Tuesday, August 24, 2010

To Xela (a bigger city in Guatemala)

Riding a chicken bus is kind of along the same sadistic lines of riding a carnival ride that cranks and squeaks, and you know it's probably not safe but there is something to the twinkle in the carni's eye that is either wisdom or the aftershocks of a 72 hour meth binge, or both.
A chicken bus is the infamous central/south American school bus type public transportation that usually has humans and chickens and bags and all sorts of cantankerous and cumbersome objects overflowing out the cracks of the windows and rambles at demented speeds down curvaceous roads that don't have guard rails.
Pedro and I got on one of these chicken buses, humid with condensation on the windows and locals staring at conche and colocho (blonde kid and curly haired kid) to go to Chimal were we would then jump on another bus to Xela.  With a sort of pseudo-white-light-disco-central-american-brass-and-rhythm-music pumping from the buses blown out speakers, I stared out the window down the hundred to thousand foot drop to the canyon floor next to what we rambled by at star-reaching speeds, separated from the edge by no more than a tortilla.  I started to think of how many of these buses tumble to their metal contorted deaths a month as we flew down the snake like roads.

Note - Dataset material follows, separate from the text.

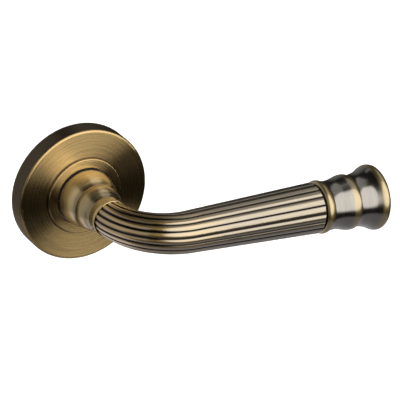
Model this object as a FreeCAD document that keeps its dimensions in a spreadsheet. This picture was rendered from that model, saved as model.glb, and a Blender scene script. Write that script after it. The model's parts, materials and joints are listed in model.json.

We got to Chimal safe and sound, wired with adrenaline and had to run after a wake of black smoke that came from a bus, already leaving, with a guy hanging out the door yelling "Xela Xela!".  We caught up to the bus and jumped on, the entire time the bus never stopping but accelerating and motor chugging like a kid laughing while running in a game of tag.
The bus smelled terrible and was armpit hot and I felt queazy from the cheap bologna type chorizo and black smoke I had ingested earlier.  Just don't puke, they will not stop for you.  Just don't think about it, pretend like you're in Jurassic Park, look over there see, it's the exact terrain of J. Park, da-de-da, there's the J. Park theme song, are those pterodactyls?
We made one stop on the way to Xela, a fork to either Xela or Atillan, the giant lake in the middle of the country, and 8-10 people, old, young, men, women, kids, jumped on the bus with nuts, lime, tomatilos, chochitas, french fries, drinks, candy, yellin' and sellin' like thier life depended on it, which it did.
The chicken buses have two employees, one driver, who is usually extremely talented and psycho reckless and a guy who stands at the door to open it for passengers and collect money.  The key to this operation is speed, hence the Daytona speeds and the lack of stopping.  The bus only slows down to a gurgle and you jump on like a Indiana Jones.  To ensure this speed obsessed game plan the guy at the door will climb out the door and onto the roof while the bus is going sixty and flirting with the edges of cliffs and your basic common sense, scuffle around up ther and grab the bags of the passengers, who are jumping off the moving bus, and launches the bags off the bus, sometimes hitting their targets, sometimes not.
As we were rolling into Xela, the door guy started talking to us, asking how many beers it would take us to get drunk, how much a liter of beer costs in the states, if we like coucha (homemade Guatemalan moonshine, which we do), if we wanted to have a good time (if we knew what he meant, wink, wink).  All that was in Spanish and when we got off the bus he said "Bye homies".